Hong Kong, for example, implemented AML legislation in 1989 and
joined the FATF a year later.
Despite those rules, Gallo said, many of the funds in Chinese money
laundering schemes move through Hong Kong.
For example, bank executives at a Bank of China branch in Kaiping
defrauded the bank of more than $725 million during a 10-year period
by granting sham loans to state-owned businesses involved in the
scheme. Those businesses transferred the loan money to a small trading
company in Hong Kong owned by Bank of China executives, then moved
it abroad to the United States with fake invoices for nonexistent
materials, according to Gallo’s report.
In January 2002, the U.S. Office of the Comptroller of the Currency
(OCC) penalized the U.S. branches of the Bank of China $10 million
for loan fraud filing fraudulent letters of credit, and other violations.

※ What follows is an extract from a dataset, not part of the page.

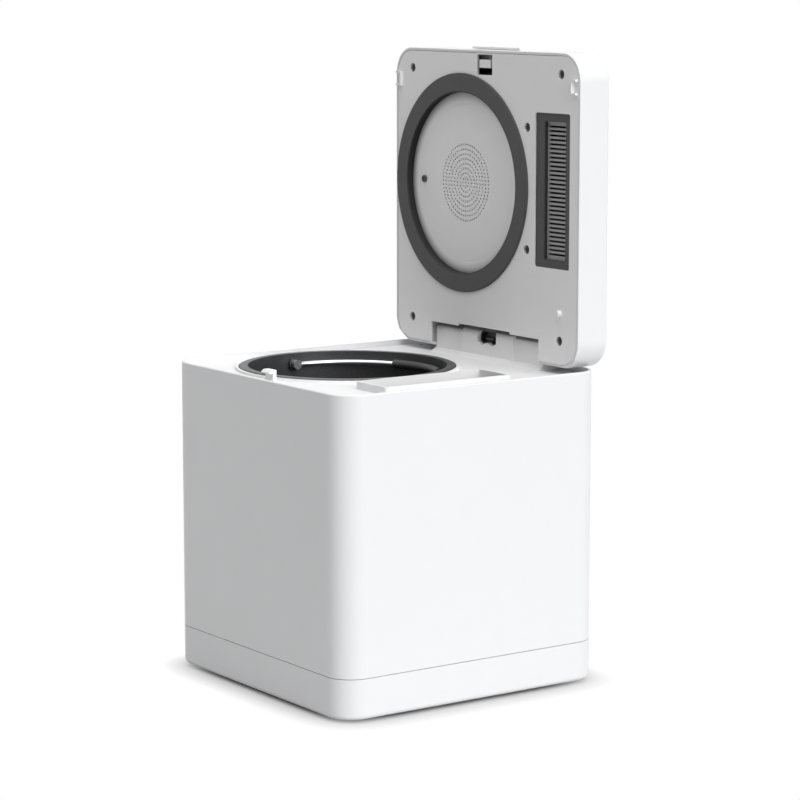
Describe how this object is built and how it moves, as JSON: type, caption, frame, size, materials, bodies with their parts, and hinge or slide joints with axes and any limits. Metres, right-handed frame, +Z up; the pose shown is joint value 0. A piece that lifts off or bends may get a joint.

The OCC ordered the bank’s U.S. branches in New York and
Los Angeles to develop safeguards against fraud, strengthen their
risk management divisions, improve their know-your-customer policies
and implement procedures to identify beneficial owners. Chinese
regulators subsequently levied a $10 million penalty on the bank’s
home operations.
In 2006, the U.S. Attorney’s Office in Nevada indicted two
of the Bank of China managers who had defrauded the bank of $485
million for laundering $2 million of the stolen money through a
Las Vegas casino, among other things.
U.S. companies that invest in Chinese banks with such corruption
put themselves at risk, Gallo said.
Liu Liange, director of the People’s Bank of China’s
money laundering bureau, said at a November seminar at Fudan University
in Shanghai that Chinese banks will be relying a great deal on the
counsel of U.S. companies.
She said, “Money laundering has been proved to be an emerging
challenge for the whole world, while China lags behind Western countries
in anti-money laundering experience and legislation.”